Mr. Speaker, I want to thank my good friends and colleagues, Congressman Horsford of Nevada and Congressman Jeffries of New York, for anchoring tonight's CBC Special Order on the Voting Rights Act.
Fair and equal access to the ballot box is an important topic and one of these that has not been fully resolved. One hundred-fifty years ago, President Lincoln signed the Emancipation Proclamation, but it took another 100 years to pass the Civil Rights Act, and eventually the Voting Rights Act of 1965. Since then, our country has made progress in achieving justice and equality, but it is no secret this process has been painfully slow and noticeably deficient.
The Supreme Court will hear the case this week of Shelby v. Holder, which, if ruled in the favor of Shelby County, Alabama, would take us back 50 years and undo protections granted in the Voting Rights Act.
Some argue that we no longer need some of these protections provided in the Voting Rights Act. Some argue that we have achieved equality and justice for all. Some argue that section 5 is outdated because racism has been eviscerated. It is true we've come a long way and times have changed, but the unfortunate fact is that we have not changed enough.
Let's look at the facts. This past November, people across this Nation had to wait in line to vote for hours in places such as Miami, Tampa, Richmond, Charlotte, and Raleigh. Sometimes people waited 6, 7, or 8 hours to exercise their fundamental right to vote.
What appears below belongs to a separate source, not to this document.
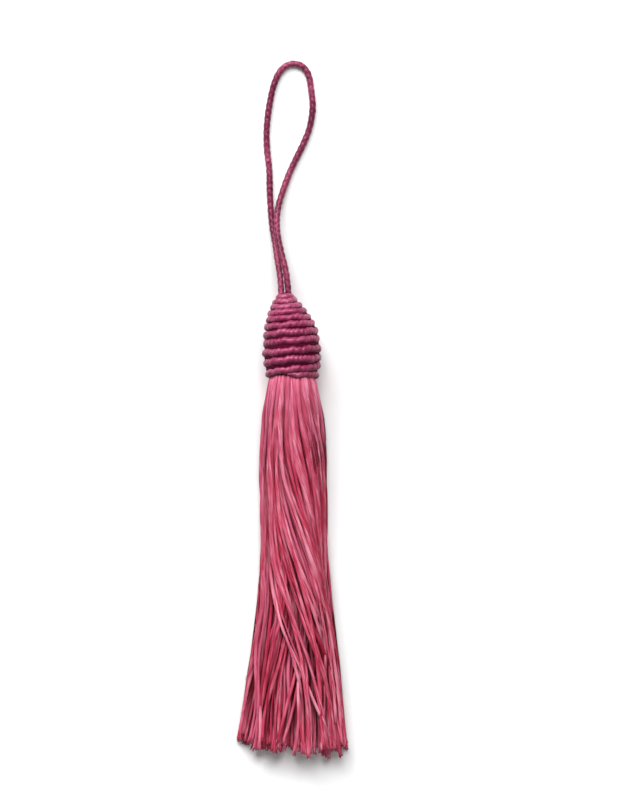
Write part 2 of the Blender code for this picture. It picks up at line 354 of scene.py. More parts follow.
def tube_points(centres, radii, outline, up):
    """The points of tubes round their centres, strands by rings by sides by 3."""
    sides = outline.shape[2]
    tangent = unit(np.gradient(centres, axis=1))
    side_axis = unit(np.cross(tangent, np.broadcast_to(np.asarray(up, float), centres.shape)))
    up_axis = np.cross(side_axis, tangent)
    angle = 2 * math.pi * np.arange(sides) / sides
    spread = (radii[..., None] * outline)[..., None]
    return (
        centres[:, :, None, :]
        + spread * np.cos(angle)[:, None] * side_axis[:, :, None, :]
        + spread * np.sin(angle)[:, None] * up_axis[:, :, None, :]
    )


def tube_faces(strands, rings, sides):
    """Their walls and then their two ends, all of four corners."""
    index = np.arange(strands * rings * sides).reshape(strands, rings, sides)
    after = np.roll(index, -1, axis=2)
    walls = np.stack([index[:, :-1], index[:, 1:], after[:, 1:], after[:, :-1]], axis=-1).reshape(-1, 4)
    cap = cap_quads(sides)
    first = index[:, 0][:, cap].reshape(-1, 4)
    last = index[:, -1][:, cap[:, ::-1]].reshape(-1, 4)
    return np.vstack([walls, first, last])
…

In the President's State of the Union Address, President Obama had a guest, a woman by the name of Desiline Victor, who waited 6 hours in Florida to vote. She was 102 years old. This is simply unacceptable. And unfortunately, long voting lines have become all too commonplace, particularly in urban and minority-rich areas.
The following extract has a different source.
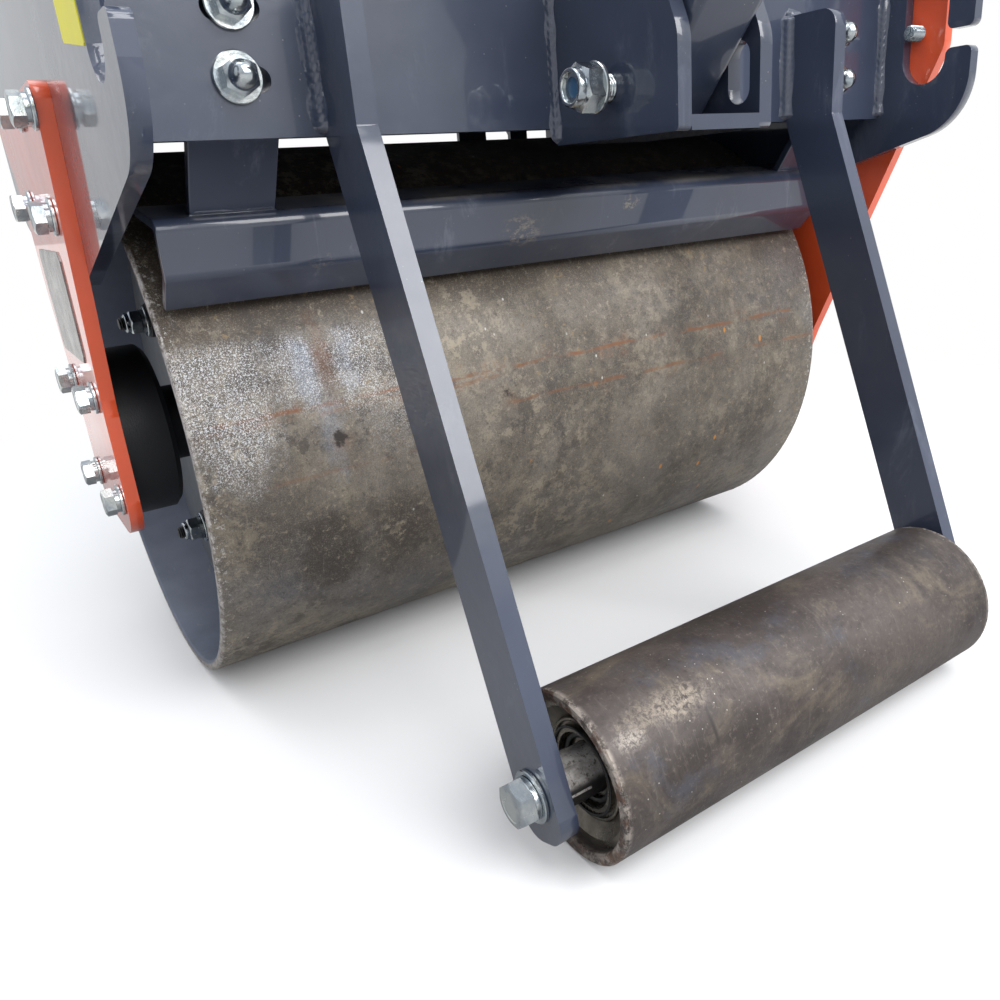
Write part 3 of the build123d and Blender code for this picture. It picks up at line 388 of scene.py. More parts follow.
class Nodes:
    """A tree of shader nodes. Each method adds nodes and returns an output socket."""

    def __init__(self, tree, coordinates="Object"):
        self.tree = tree
        tree.nodes.clear()
        self.place = self.add("TexCoord").outputs[coordinates]
        self.wander = None

    def add(self, kind):
        """Adds a node and returns the node itself."""
        return self.tree.nodes.new("ShaderNode" + kind)

    def link(self, value, socket):
        """Gives a socket its value: another socket, a colour or a number."""
        if isinstance(value, bpy.types.NodeSocket):
            self.tree.links.new(value, socket)
        elif isinstance(value, tuple) and len(value) == 3 and socket.type == "RGBA":
            socket.default_value = (*value, 1.0)
        else:
            socket.default_value = value

    def moved(self, stretch, shift=(0, 0, 0)):
        """Object coordinates for a pattern, stretched and shifted."""
        if stretch is None and not any(shift):
            return self.place
        mapping = self.add("Mapping")
        self.link(self.place, mapping.inputs["Vector"])
        mapping.inputs["Scale"].default_value = stretch or (1, 1, 1)
        mapping.inputs["Location"].default_value = shift
        return mapping.outputs[0]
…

So the big question I get asked from my constituents is: Why wouldn't we want everyone who is eligible to have the opportunity to vote? The answer is simple: When more Americans vote, they tend to vote for Democrats.
Regardless of someone's political persuasions, every eligible American should have the fair opportunity to cast their ballot--whether they be white, black, Asian, Latino, man, woman, gay, straight, Protestant, Catholic, atheist, or agnostic--because of the simple fact that we are all Americans and voting is a fundamental right in this country. This is about preserving democracy, and eliminating section 5 would undermine that right upon which this country was founded.
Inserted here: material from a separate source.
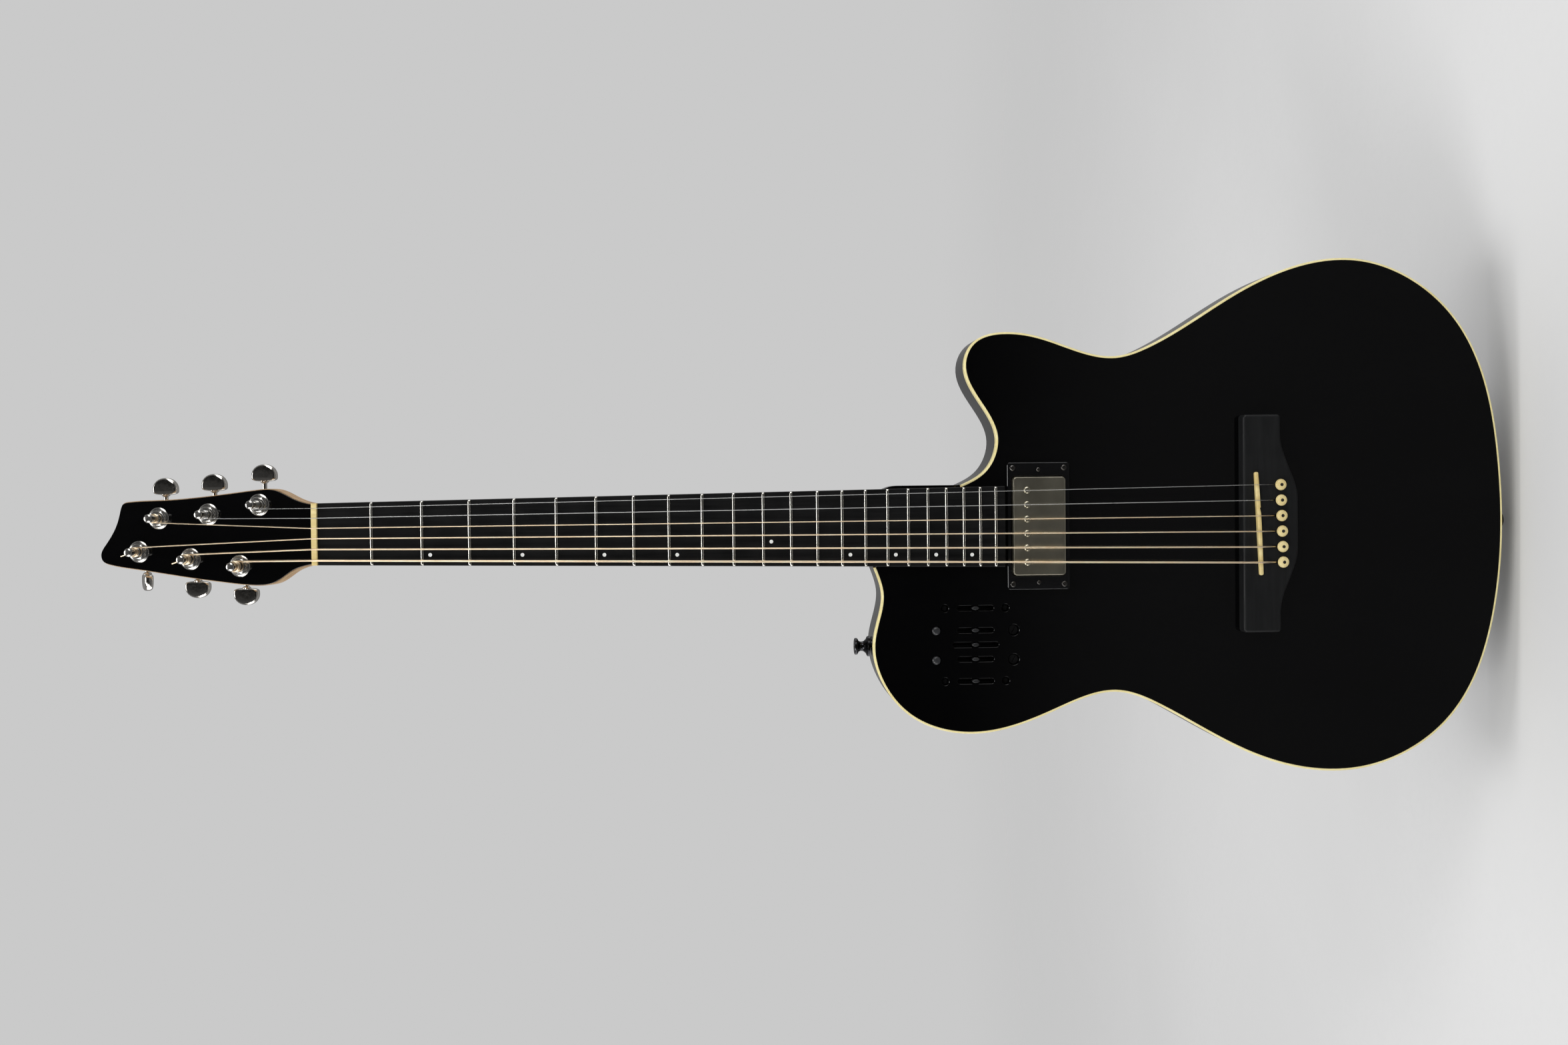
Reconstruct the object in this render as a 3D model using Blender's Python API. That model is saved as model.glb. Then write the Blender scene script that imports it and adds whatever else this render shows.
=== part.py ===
"""An acoustic-electric guitar: chambered body, bolted neck, raked headstock and a slider preamp.

Metres, +Z towards the headstock, the face towards -Y, +X on the treble (cutaway) side.
The origin is on the centre line at the front edge of the nut, on the fingerboard's surface.
"""
import bpy
import bmesh
import math
import numpy as np
from mathutils import Matrix, Vector

MM = 0.001
GAP = 0.3 * MM

# Strings and scale, from the high E to the low E
SCALE_LENGTH = 648.0 * MM
STRING_DIAMETERS = [0.305 * MM, 0.406 * MM, 0.61 * MM, 0.813 * MM, 1.067 * MM, 1.346 * MM]
STRING_NAMES = ["string_1", "string_2", "string_3", "string_4", "string_5", "string_6"]
NUT_SPAN = 35.8 * MM
SADDLE_SPAN = 54.0 * MM
NUT_ACTION = 0.5 * MM
SADDLE_RISE = 4.6 * MM
BASS_COMPENSATION = 2.6 * MM

# Neck and fingerboard
NECK_TILT = math.radians(0.6)
NUT_WIDTH = 42.6 * MM
NUT_THICK = 4.9 * MM
NUT_HEAD_ROOM = 0.35 * MM
BOARD_PAST_FRETS = 6.34 * MM
BOARD_END_WIDTH = 56.1 * MM
BOARD_THICK = 6.0 * MM
BOARD_RADIUS = 406.0 * MM
BOARD_ARC_STEPS = 6
FRET_COUNT = 22
FRET_WIDTH = 2.2 * MM
FRET_HEIGHT = 1.1 * MM
FRET_END_INSET = 0.4 * MM
FRET_ARC_STEPS = 3
TANG_HALF = 0.4 * MM
TIE_HALF = 0.8 * MM
TIE_THICK = 1.2 * MM
NECK_DEPTH_AT_NUT = 14.6 * MM
NECK_DEPTH_AT_HEEL = 17.2 * MM
NECK_SECTION_STEPS = 10
NECK_SHOULDER = 0.75
NECK_STATIONS = 4
NECK_JOINT_ABOVE_SADDLE = 265.0 * MM
HEEL_LEAD = 14.0 * MM
TENON_PICKUP_CLEARANCE = 7.5011 * MM
TENON_DEPTH = 17.8 * MM
ROD_WIDTH = 5.8 * MM
ROD_DEPTH = 9.0 * MM
ROD_START = 12.0 * MM
ROD_LENGTH = 350.0 * MM
BOLT_RADIUS = 2.2 * MM
BOLT_GRIP = 12.0 * MM
BOLT_HALF_SPACING = 11.0 * MM
BOLT_INSET = 18.0 * MM
BOLT_PITCH = 48.0 * MM
NECK_PLATE_THICK = 1.5 * MM
NECK_PLATE_MARGIN = 6.0 * MM

# Headstock: x across and distance along its face from the nut's back edge
HEAD_TILT = math.radians(10.0)
HEAD_THICK = 14.0 * MM
VENEER_THICK = 1.5 * MM
HEAD_KNOTS = [
    (21.0, 0.0), (22.2, 6.0), (25.2, 14.0), (31.2, 28.0), (31.2, 39.2), (26.9, 78.2), (24.6, 113.6),
    (23.7, 135.5), (22.3, 140.4), (17.5, 142.6), (9.2, 145.0), (-6.5, 154.3), (-12.7, 157.7),
    (-17.8, 156.6), (-20.8, 150.5), (-24.2, 129.4), (-29.1, 96.9), (-33.6, 61.9), (-35.3, 43.0),
    (-33.4, 28.0), (-24.9, 14.0), (-22.2, 6.0), (-21.0, 0.0)]

# Tuners, one for each string in string order
POST_X = [20.6 * MM, 14.3 * MM, 11.9 * MM, -11.4 * MM, -16.6 * MM, -21.6 * MM]
POST_ALONG = [38.6 * MM, 76.2 * MM, 113.2 * MM, 128.4 * MM, 89.9 * MM, 53.4 * MM]
POST_RADIUS = 3.0 * MM
POST_WAIST_RADIUS = 2.4 * MM
POST_HEIGHT = 14.8 * MM
POST_SHOULDER = 0.8 * MM
POST_CAP = 3.0 * MM
WRAP_START_HEIGHT = 5.0 * MM
WRAP_SPACE = 0.46 * MM
WRAP_POINTS = 8
PLAIN_WRAPS = 3
WOUND_WRAPS = 2
WRAP_END_TURN = 0.14
TAIL_LENGTH = 3.6 * MM
BUSHING_RADIUS = 7.6 * MM
BUSHING_HEIGHT = 3.1 * MM
BUSHING_SLEEVE = 4.6 * MM
BUSHING_NUT = 5.4 * MM
WASHER_HEIGHT = 1.1 * MM
HOUSING_WIDTH = 14.0 * MM
HOUSING_LENGTH = 19.0 * MM
HOUSING_DEPTH = 9.4 * MM
HOUSING_CORNER = 3.0 * MM
WHEEL_RADIUS = 3.4 * MM
WHEEL_HALF = 2.2 * MM
WORM_RADIUS = 1.5 * MM
WORM_REACH = 4.0 * MM
KEY_SHAFT_RADIUS = 1.6 * MM
KEY_REACH = 22.4 * MM
KEY_WIDTH = 18.6 * MM
KEY_TALL = 12.0 * MM
KEY_THICK = 5.6 * MM
KEY_COLLAR_RADIUS = 2.9 * MM
KEY_COLLAR = 1.6 * MM
KEY_POINTS = 12
KEY_SQUARENESS = 0.8
TURNED_KEY = 3
TURNED_KEY_ANGLE = math.radians(72.0)

# Body: knots are x and the height above the saddle line, along the inner edge of the binding
BODY_KNOTS = [
    (27.6, 204.6), (37.6, 187.8), (60.9, 178.6), (93.3, 194.1), (113.0, 200.7), (126.7, 195.1),
    (133.8, 172.0), (129.6, 146.6), (116.7, 94.1), (123.9, 71.7), (164.7, 2.1), (183.2, -79.1),
    (147.1, -141.6), (42.0, -176.4), (-56.2, -174.0), (-137.8, -141.0), (-172.0, -80.5),
    (-163.4, -6.0), (-127.0, 63.4), (-115.7, 94.6), (-129.4, 143.4), (-143.3, 202.8),
    (-130.5, 241.1), (-107.9, 259.7), (-80.0, 265.8), (-46.5, 259.7), (-27.7, 265.0)]
HEEL_CORNER_RADIUS = 17.0 * MM
BODY_DEPTH = 50.0 * MM
BACK_ROUNDING = 12.0 * MM
BACK_ROUND_STEPS = 3
TOP_THICK = 5.7 * MM
BINDING_WIDTH = 1.6 * MM
BINDING_ROUNDING = 0.8 * MM
RIM_WALL = 15.0 * MM
BACK_WALL = 7.0 * MM
CENTRE_BLOCK_HALF = 46.0 * MM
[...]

This past year, 37 State legislatures shamelessly passed laws that oftentimes targeted minorities and attempted to limit their access to the ballot. Strict photo ID laws, limitations on early voting, and stringent voter registration laws all had one purpose: It wasn't about reducing fraud; it was about preventing certain populations from voting.
It is astonishing--and it could not be more evident--that racism and the effort to suppress the right to vote is alive and well in this Nation. Luckily, section 5 rightly ensured that many of these laws never passed preclearance. So it cannot be plainer that now is the time to strengthen, not weaken, section 5, as it still serves as a very real and critical purpose in preserving our democracy and the right to vote for millions.